> [DATA SECTION]:

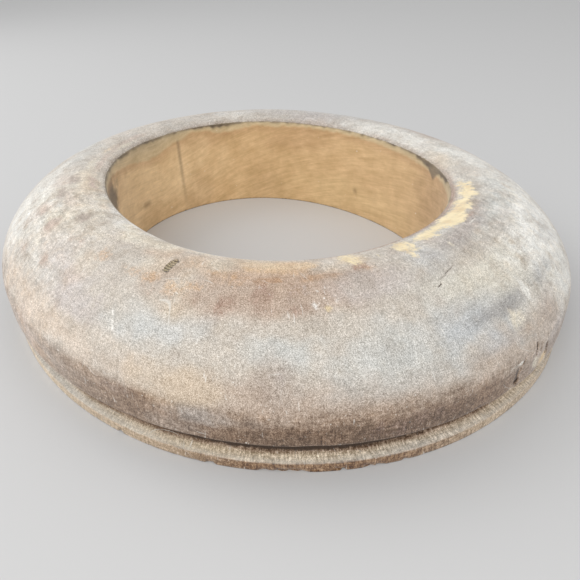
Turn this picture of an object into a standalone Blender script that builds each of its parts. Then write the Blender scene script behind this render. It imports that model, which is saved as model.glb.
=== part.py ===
"""Brim block for hat making.

An oval wooden ring, carved from a blank of two boards that are glued edge to edge.
The joint runs down the long axis of the oval, and two hidden dowels cross it at each end.
Metres, +Z up. X is the long axis with the back of the hat at +X, and Z = 0 is the face it stands on.
"""

import math

import bmesh
import bpy

# Opening for the head
OPENING_LENGTH = 0.195
OPENING_WIDTH = 0.161
OPENING_FULLNESS = 0.040  # how far the oval swells towards its four corners
OPENING_TAPER = 0.033  # how much wider the back of the opening is than its middle

# Brim, from the opening to the wall
END_BRIM_WIDTH = 0.060
SIDE_BRIM_WIDTH = 0.0565
OUTLINE_FULLNESS = 0.021

# Heights of the ring's features
LIP_HEIGHT = 0.0048
GROOVE_HEIGHT = 0.0100
WALL_HEIGHT = 0.0100
RIM_HEIGHT = 0.0557

# Dome from the rim to the wall
DOME_CROWN_REACH = 0.0240
DOME_CROWN_RISE = 0.0112
DOME_SHOULDER_RISE = 0.0157
RIM_BEVEL = 0.0012

# Groove for the cord, and the lip below it
GROOVE_DEPTH = 0.0070
LIP_SETBACK = 0.0012

# Joint between the boards
JOINT_GAP = 0.0003
DOWEL_DIAMETER = 0.0100
DOWEL_LENGTH = 0.0500
DOWEL_CHAMFER = 0.0010
DOWEL_CLEARANCE = 0.0003
DOWEL_END_ROOM = 0.0015
DOWEL_AXIS_HEIGHT = 0.0290
DOWEL_FROM_OPENING = 0.0170
DOWEL_SPACING = 0.0230

# Fineness of the facets
BOARD_STATIONS = 48
DOME_STEPS = 14
GROOVE_STEPS = 8
DOWEL_SIDES = 24
SMOOTH_ANGLE = math.radians(32.0)

WALL_BOTTOM = LIP_HEIGHT + GROOVE_HEIGHT
WALL_TOP = WALL_BOTTOM + WALL_HEIGHT


def clear_scene():
    """Remove every object of the open scene."""
    for obj in list(bpy.data.objects):
        bpy.data.objects.remove(obj, do_unlink=True)


def make_material(name, colour, roughness):
    """Return a Principled material of one colour."""
    material = bpy.data.materials.new(name)
    material.use_nodes = True
    shader = material.node_tree.nodes["Principled BSDF"]
    shader.inputs["Base Color"].default_value = (*colour, 1.0)
    shader.inputs["Roughness"].default_value = roughness
    shader.inputs["Metallic"].default_value = 0.0
    return material


def oval_point(length, width, fullness, taper, angle):
    """Return the point of an oval at an angle: fullness swells its corners, taper widens its back."""
    x = 0.5 * length * math.cos(angle) * (1.0 + fullness * math.sin(angle) ** 2)
    y = 0.5 * width * math.sin(angle) * (1.0 + fullness * math.cos(angle) ** 2)
    return x, y * (1.0 + taper * math.cos(angle))


def opening_point(angle):
    """Return the point of the opening's wall at an angle."""
    return oval_point(OPENING_LENGTH, OPENING_WIDTH, OPENING_FULLNESS, OPENING_TAPER, angle)


def outline_point(angle, inset):
    """Return the point of the block's outline at an angle, set in by a distance."""
    length = OPENING_LENGTH + 2.0 * (END_BRIM_WIDTH - inset)
    width = OPENING_WIDTH + 2.0 * (SIDE_BRIM_WIDTH - inset)
    return oval_point(length, width, OUTLINE_FULLNESS, 0.0, angle)


def dome_profile():
    """Return (share of the brim, inset, height) from the rim to the top of the wall."""
    crown_share = DOME_CROWN_REACH / END_BRIM_WIDTH
    bevel_share = RIM_BEVEL / END_BRIM_WIDTH
    heights = (RIM_HEIGHT, RIM_HEIGHT + DOME_CROWN_RISE, WALL_TOP + DOME_SHOULDER_RISE, WALL_TOP)
    shares = (bevel_share, crown_share, 1.0, 1.0)
    profile = []
    for step in range(DOME_STEPS + 1):
        u = step / DOME_STEPS
        weights = ((1 - u) ** 3, 3 * u * (1 - u) ** 2, 3 * u * u * (1 - u), u ** 3)
        share = sum(w * s for w, s in zip(weights, shares))
        height = sum(w * h for w, h in zip(weights, heights))
        profile.append((share, 0.0, height))
    return profile


def groove_profile():
    """Return (share, inset, height) of the groove, a half oval from the wall down to the lip."""
    middle = LIP_HEIGHT + 0.5 * GROOVE_HEIGHT
    profile = []
    for step in range(GROOVE_STEPS + 1):
        turn = math.pi * step / GROOVE_STEPS
        inset = LIP_SETBACK * step / GROOVE_STEPS + GROOVE_DEPTH * math.sin(turn)
        profile.append((1.0, inset, middle + 0.5 * GROOVE_HEIGHT * math.cos(turn)))
    return profile


def board_profile():
    """Return the section of the ring, up the opening's wall, over the dome and down to the lip."""
    inner_wall = [(0.0, 0.0, 0.0), (0.0, 0.0, RIM_HEIGHT - RIM_BEVEL)]
    lip_foot = [(1.0, LIP_SETBACK, 0.0)]
    return inner_wall + dome_profile() + groove_profile() + lip_foot


def ring_point(angle, share, inset):
    """Return the plan position a share of the way from the opening to the outline."""
    inner_x, inner_y = opening_point(angle)
    outer_x, outer_y = outline_point(angle, inset)
    return inner_x + share * (outer_x - inner_x), inner_y + share * (outer_y - inner_y)


def lofted_mesh(name, loops):
    """Return the closed mesh of a skin over a row of loops, with a flat cap at each end."""
    mesh_maker = bmesh.new()
    rows = [[mesh_maker.verts.new(point) for point in loop] for loop in loops]
    for near, far in zip(rows, rows[1:]):
        for i in range(len(near)):
            j = (i + 1) % len(near)
            mesh_maker.faces.new((near[i], near[j], far[j], far[i]))
    mesh_maker.faces.new(rows[0][::-1])
    mesh_maker.faces.new(rows[-1])
    bmesh.ops.recalc_face_normals(mesh_maker, faces=mesh_maker.faces[:])
    mesh = bpy.data.meshes.new(name)
    mesh_maker.to_mesh(mesh)
    mesh_maker.free()
    return mesh


def board_mesh(name, start):
    """Return the mesh of half the ring, which sweeps half a turn from a start angle."""
    sections = []
    for station in range(BOARD_STATIONS + 1):
        angle = start + math.pi * station / BOARD_STATIONS
        on_joint = station in (0, BOARD_STATIONS)
        section = []
        for share, inset, height in board_profile():
            x, y = ring_point(angle, share, inset)
            section.append((x, 0.0 if on_joint else y, height))
        sections.append(section)
    return lofted_mesh(name, sections)


def pin_mesh(name, radius, length, chamfer):
    """Return the mesh of a round pin along Y, centred on the origin, with chamfered ends."""
    half = 0.5 * length
    tip = radius - chamfer
    loops = []
    for ring_radius, y in ((tip, -half), (radius, chamfer - half), (radius, half - chamfer), (tip, half)):
        turns = [2.0 * math.pi * side / DOWEL_SIDES for side in range(DOWEL_SIDES)]
        loops.append([(ring_radius * math.cos(turn), y, ring_radius * math.sin(turn)) for turn in turns])
    return lofted_mesh(name, loops)


def add_object(name, mesh, material, location=(0.0, 0.0, 0.0)):
    """Add an object of a mesh to the scene, smooth shaded up to the sharp angle."""
    obj = bpy.data.objects.new(name, mesh)
    obj.location = location
    bpy.context.scene.collection.objects.link(obj)
    if material is not None:
        mesh.materials.append(material)
    mesh.shade_smooth()
    mesh.set_sharp_from_angle(angle=SMOOTH_ANGLE)
    return obj


def dowel_places():
    """Return each dowel's name and the place of its middle."""
    inner = 0.5 * OPENING_LENGTH + DOWEL_FROM_OPENING
    outer = inner + DOWEL_SPACING
    places = {}
    for end, side in (("front", -1.0), ("back", 1.0)):
        for row, distance in (("inner", inner), ("outer", outer)):
            places[f"{end}_{row}_dowel"] = (side * distance, 0.0, DOWEL_AXIS_HEIGHT)
    return places


def add_dowel_holes(board, places):
    """Cut the blind holes for the dowels into the joint faces of a board."""
    radius = 0.5 * DOWEL_DIAMETER + DOWEL_CLEARANCE
    length = DOWEL_LENGTH + 2.0 * DOWEL_END_ROOM
    for name, place in places.items():
        cutter_name = f"{board.name}_hole_for_{name}"
        hole = pin_mesh(cutter_name, radius, length, DOWEL_CHAMFER)
        cutter = add_object(cutter_name, hole, None, place)
        cutter.hide_render = True
        cutter.display_type = "WIRE"
        cut = board.modifiers.new(name=cutter_name, type="BOOLEAN")
        cut.operation = "DIFFERENCE"
        cut.solver = "EXACT"
        cut.object = cutter


def build_boards(places):
    """Build the two halves of the ring, each half a joint gap from the long axis."""
    timber = make_material("carved_timber", (0.42, 0.33, 0.26), 0.75)
    for name, start, side in (("right_board", 0.0, 1.0), ("left_board", math.pi, -1.0)):
        board = add_object(name, board_mesh(name, start), timber, (0.0, side * 0.5 * JOINT_GAP, 0.0))
        add_dowel_holes(board, places)


def build_dowels(places):
    """Build the hidden dowels that hold the joint."""
    dowel_wood = make_material("dowel_wood", (0.55, 0.38, 0.20), 0.6)
    mesh = pin_mesh("dowel", 0.5 * DOWEL_DIAMETER, DOWEL_LENGTH, DOWEL_CHAMFER)
    mesh.materials.append(dowel_wood)
    for name, place in places.items():
        add_object(name, mesh, None, place)


def main():
    """Build the brim block."""
    clear_scene()
    places = dowel_places()
    build_boards(places)
    build_dowels(places)


main()
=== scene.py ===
"""Looks of an oval brim block for hat making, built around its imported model.

The block is a ring, carved from two boards that are glued edge to edge along X.
Sizes are in millimetres until a mesh is made, and angles in degrees from +X, counter-clockwise from
above. The run of a point is its distance from the rim of the opening, measured along the section:
negative down the opening's wall, positive over the dome, the wall, the groove and the lip.
"""

import logging
import math
from dataclasses import dataclass, field
from enum import Enum
from typing import Iterable, Optional, Sequence, Union

import bmesh
import bpy
import numpy as np
from mathutils import Matrix, Vector
from mathutils.geometry import delaunay_2d_cdt


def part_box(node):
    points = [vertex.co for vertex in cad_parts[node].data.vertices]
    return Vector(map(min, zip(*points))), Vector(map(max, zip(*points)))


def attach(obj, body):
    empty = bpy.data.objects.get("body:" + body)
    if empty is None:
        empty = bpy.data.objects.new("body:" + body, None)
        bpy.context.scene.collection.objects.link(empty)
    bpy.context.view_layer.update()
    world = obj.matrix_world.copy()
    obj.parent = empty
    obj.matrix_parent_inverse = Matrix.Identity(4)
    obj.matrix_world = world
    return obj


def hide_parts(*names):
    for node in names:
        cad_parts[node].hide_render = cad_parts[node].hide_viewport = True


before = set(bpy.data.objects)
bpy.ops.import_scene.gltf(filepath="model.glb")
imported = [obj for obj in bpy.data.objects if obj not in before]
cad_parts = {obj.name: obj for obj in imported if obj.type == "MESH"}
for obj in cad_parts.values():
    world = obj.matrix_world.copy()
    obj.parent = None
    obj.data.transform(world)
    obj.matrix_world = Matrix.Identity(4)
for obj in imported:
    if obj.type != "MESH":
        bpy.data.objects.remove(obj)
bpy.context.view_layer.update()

LOG = logging.getLogger("brim_block")
MM = 0.001
NOISE_SEED = 7
SHARP_ANGLE = math.radians(50.0)

Colour = tuple[float, float, float]
Pairs = tuple[tuple[float, float], ...]
Socket = bpy.types.NodeSocket
Feed = Union[Socket, float, Sequence[float]]
Values = Union[float, np.ndarray]


def linear(red: int, green: int, blue: int) -> Colour:
    """Return the linear colour of a colour written as it shows on screen.

    Args:
        red: red from 0 to 255.
        green: green from 0 to 255.
        blue: blue from 0 to 255.

    Returns:
        The three linear shares.
    """
    shares = [channel / 255.0 for channel in (red, green, blue)]
    return tuple(s / 12.92 if s <= 0.04045 else ((s + 0.055) / 1.055) ** 2.4 for s in shares)


def ease(low: Values, high: Values, values: Values) -> Values:
    """Return a smooth step from 0 at low to 1 at high, where low may be the larger one."""
    t = np.clip((values - low) / (high - low), 0.0, 1.0)
    return t * t * (3.0 - 2.0 * t)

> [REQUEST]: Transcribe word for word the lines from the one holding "if empty is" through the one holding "shows on screen.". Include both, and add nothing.

> [ANSWER TO THIS PROBLEM]:
    if empty is None:
        empty = bpy.data.objects.new("body:" + body, None)
        bpy.context.scene.collection.objects.link(empty)
    bpy.context.view_layer.update()
    world = obj.matrix_world.copy()
    obj.parent = empty
    obj.matrix_parent_inverse = Matrix.Identity(4)
    obj.matrix_world = world
    return obj


def hide_parts(*names):
    for node in names:
        cad_parts[node].hide_render = cad_parts[node].hide_viewport = True


before = set(bpy.data.objects)
bpy.ops.import_scene.gltf(filepath="model.glb")
imported = [obj for obj in bpy.data.objects if obj not in before]
cad_parts = {obj.name: obj for obj in imported if obj.type == "MESH"}
for obj in cad_parts.values():
    world = obj.matrix_world.copy()
    obj.parent = None
    obj.data.transform(world)
    obj.matrix_world = Matrix.Identity(4)
for obj in imported:
    if obj.type != "MESH":
        bpy.data.objects.remove(obj)
bpy.context.view_layer.update()

LOG = logging.getLogger("brim_block")
MM = 0.001
NOISE_SEED = 7
SHARP_ANGLE = math.radians(50.0)

Colour = tuple[float, float, float]
Pairs = tuple[tuple[float, float], ...]
Socket = bpy.types.NodeSocket
Feed = Union[Socket, float, Sequence[float]]
Values = Union[float, np.ndarray]


def linear(red: int, green: int, blue: int) -> Colour:
    """Return the linear colour of a colour written as it shows on screen.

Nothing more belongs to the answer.